Begin GIVEN INFORMATION

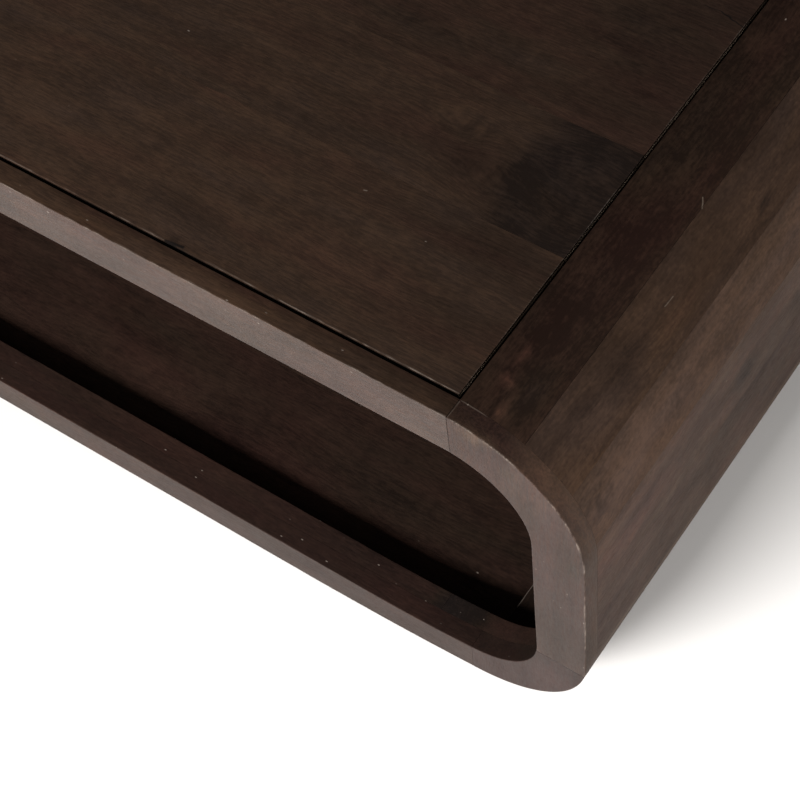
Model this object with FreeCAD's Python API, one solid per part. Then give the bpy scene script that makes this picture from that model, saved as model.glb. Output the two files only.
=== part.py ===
import FreeCAD, Part
import math
import os

# A low coffee table of dark stained hardwood: a hollow rounded box, open at the front and the back.
# X runs along the length, Y from the front (minus) to the back (plus), and Z up from the floor.
# The origin is on the floor under the middle of the table. Lengths are in millimetres.

# Driving dimensions
table_length = 1200.0
table_depth = 700.0
table_height = 400.0

# Outline of the ring that frames the opening, outside and inside
corner_radius = 119.0
top_rail_height = 46.0
side_rail_width = 46.0
bottom_rail_height = 37.5
opening_corner_radius = 73.0

# The underside lifts gently on its way to the lower corners, and so does the lip inside
underside_lift_length = 171.0
underside_lift_radius = 1780.0
lip_lift_length = 100.0
lip_lift_radius = 813.0

# Board thicknesses
outer_layer_thickness = 18.0
inner_layer_thickness = 18.0
top_thickness = 18.0
stave_thickness = 18.0
floor_thickness = 18.0

# Joints between the pieces of the rings
rail_joint_inset = 112.0
side_joint_height = 107.0
inner_joint_stagger = 43.0
inner_side_joint_height = 190.0
floor_joint_offset = 6.5

# Gap round the top panel, and the softened edges
panel_gap = 3.0
ring_edge_radius = 1.5
lip_edge_radius = 1.2
panel_edge_radius = 1.2
gap_edge_radius = 0.8

# Boards of the top and the floor, as shares of the panel's width from the front to the back
top_board_shares = (0.211, 0.172, 0.289, 0.167, 0.161)
floor_board_shares = (0.215, 0.185, 0.200, 0.185, 0.215)

# Edges between the staves: angles from upright in the upper corner, and below level in the lower one
upper_stave_angles = (30.3, 55.8, 82.4)
lower_stave_angles = (4.2, 32.0, 60.0)

# Battens and end rails under the top panel
batten_width = 60.0
batten_thickness = 22.0
batten_place_shares = (-0.5, 0.0, 0.5)
end_rail_inside = 40.0
end_rail_outside = 20.0

# Screws that hold the battens and the end rails to the top boards, in slotted holes
screw_shank_diameter = 4.0
screw_head_diameter = 9.0
screw_head_height = 3.0
screw_bite = 12.0
screw_recess_width = 1.6
screw_recess_depth = 1.5
slot_side_clearance = 0.5
slot_end_clearance = 1.5
head_pocket_clearance = 1.0

# Screws that hold the floor boards to the inner bottom rails
floor_screw_head_diameter = 8.0
floor_screw_head_height = 2.6
floor_screw_place_shares = (-0.9, -0.3, 0.3, 0.9)
floor_screw_clearance = 0.2

# Glides under the base, each with its nail
glide_diameter = 24.0
glide_stand = 4.0
glide_inset = 46.0
glide_edge_radius = 1.0
glide_pocket_depth = 2.2
glide_pocket_diameter = 9.0
glide_place_shares = (-1.0, 0.0, 1.0)
nail_diameter = 2.4
nail_head_diameter = 7.0
nail_head_height = 1.0
nail_bite = 13.0

# How far a cutting shape runs past what it cuts
overrun = 5.0

# Places worked out from the sizes above
half_length = table_length / 2
half_depth = table_depth / 2
ring_top = table_height
ring_base = glide_stand
corner_x = half_length - corner_radius
flat_base_x = corner_x - underside_lift_length
opening_half = half_length - side_rail_width
rail_joint_x = half_length - rail_joint_inset
inner_joint_x = rail_joint_x - inner_joint_stagger
floor_joint_x = rail_joint_x + floor_joint_offset
outer_layer_back = -half_depth + outer_layer_thickness
inner_layer_back = outer_layer_back + inner_layer_thickness
panel_half_length = rail_joint_x - panel_gap
panel_half_width = -outer_layer_back - panel_gap
panel_underside = ring_top - top_thickness
rail_underside = ring_top - top_rail_height
floor_top = ring_base + floor_thickness

origin = FreeCAD.Vector(0, 0, 0)
along_x = FreeCAD.Vector(1, 0, 0)
along_y = FreeCAD.Vector(0, 1, 0)

pieces = {}


def block(low_x, high_x, low_y, high_y, low_z, high_z):
    """A box between two corners."""
    corner = FreeCAD.Vector(low_x, low_y, low_z)
    return Part.makeBox(high_x - low_x, high_y - low_y, high_z - low_z, corner)


def straight(start, end):
    """A straight edge in the XZ plane between two (x, z) points."""
    ends = [FreeCAD.Vector(x, 0, z) for x, z in (start, end)]
    return Part.LineSegment(*ends).toShape()


def bend(centre, radius, start_way, end_way):
    """An arc in the XZ plane about a centre, from one direction to another, each a unit (x, z) pair."""
    length = math.hypot(start_way[0] + end_way[0], start_way[1] + end_way[1])
    middle_way = ((start_way[0] + end_way[0]) / length, (start_way[1] + end_way[1]) / length)
    points = []
    for way in (start_way, middle_way, end_way):
        points.append(FreeCAD.Vector(centre[0] + radius * way[0], 0, centre[1] + radius * way[1]))
    return Part.Arc(*points).toShape()


def lower_corner_z(bottom, radius, lift_length, lift_radius):
    """Height of the lower corner's centre, where its arc meets the gentle lift without a kink."""
    return bottom + lift_radius - math.sqrt((lift_radius - radius) ** 2 - lift_length ** 2)


def outline(half_width, top, bottom, radius, lift_length, lift_radius):
    """Closed face in the XZ plane: level top, round corners, and an underside that lifts near its ends."""
    centre_x = half_width - radius
    flat_x = centre_x - lift_length
    centre_z = lower_corner_z(bottom, radius, lift_length, lift_radius)
    lift_centre = (flat_x, bottom + lift_radius)
    reach = lift_radius - radius
    turn_way = ((centre_x - lift_centre[0]) / reach, (centre_z - lift_centre[1]) / reach)
    right_edges = [
        straight((0, top), (centre_x, top)),
        bend((centre_x, top - radius), radius, (0, 1), (1, 0)),
        straight((half_width, top - radius), (half_width, centre_z)),
        bend((centre_x, centre_z), radius, (1, 0), turn_way),
        bend(lift_centre, lift_radius, turn_way, (0, -1)),
        straight((flat_x, bottom), (0, bottom)),
    ]
    left_edges = [edge.mirror(origin, along_x) for edge in right_edges]
    wire = Part.Wire(Part.__sortEdges__(right_edges + left_edges))
    return Part.Face(wire)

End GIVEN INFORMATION

WHAT TO WORK ON:
Write down again the exact lines running from the beginning of the data to the line containing "floor_board_shares = (0.215, 0.185, 0.200, 0.185, 0.215)", with both ends included.

WRITTEN REPLY:
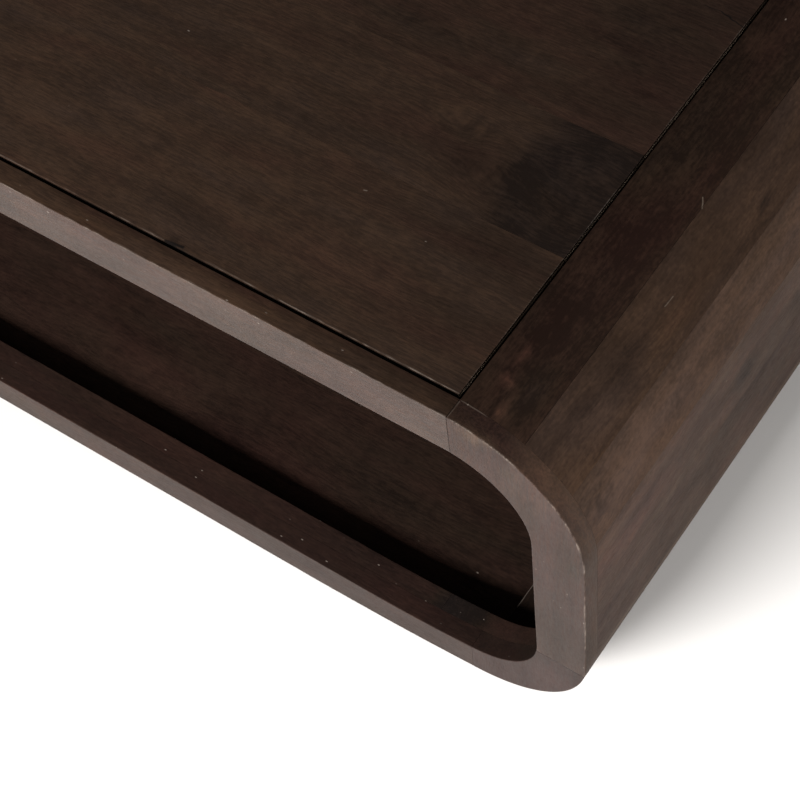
Model this object with FreeCAD's Python API, one solid per part. Then give the bpy scene script that makes this picture from that model, saved as model.glb. Output the two files only.
=== part.py ===
import FreeCAD, Part
import math
import os

# A low coffee table of dark stained hardwood: a hollow rounded box, open at the front and the back.
# X runs along the length, Y from the front (minus) to the back (plus), and Z up from the floor.
# The origin is on the floor under the middle of the table. Lengths are in millimetres.

# Driving dimensions
table_length = 1200.0
table_depth = 700.0
table_height = 400.0

# Outline of the ring that frames the opening, outside and inside
corner_radius = 119.0
top_rail_height = 46.0
side_rail_width = 46.0
bottom_rail_height = 37.5
opening_corner_radius = 73.0

# The underside lifts gently on its way to the lower corners, and so does the lip inside
underside_lift_length = 171.0
underside_lift_radius = 1780.0
lip_lift_length = 100.0
lip_lift_radius = 813.0

# Board thicknesses
outer_layer_thickness = 18.0
inner_layer_thickness = 18.0
top_thickness = 18.0
stave_thickness = 18.0
floor_thickness = 18.0

# Joints between the pieces of the rings
rail_joint_inset = 112.0
side_joint_height = 107.0
inner_joint_stagger = 43.0
inner_side_joint_height = 190.0
floor_joint_offset = 6.5

# Gap round the top panel, and the softened edges
panel_gap = 3.0
ring_edge_radius = 1.5
lip_edge_radius = 1.2
panel_edge_radius = 1.2
gap_edge_radius = 0.8

# Boards of the top and the floor, as shares of the panel's width from the front to the back
top_board_shares = (0.211, 0.172, 0.289, 0.167, 0.161)
floor_board_shares = (0.215, 0.185, 0.200, 0.185, 0.215)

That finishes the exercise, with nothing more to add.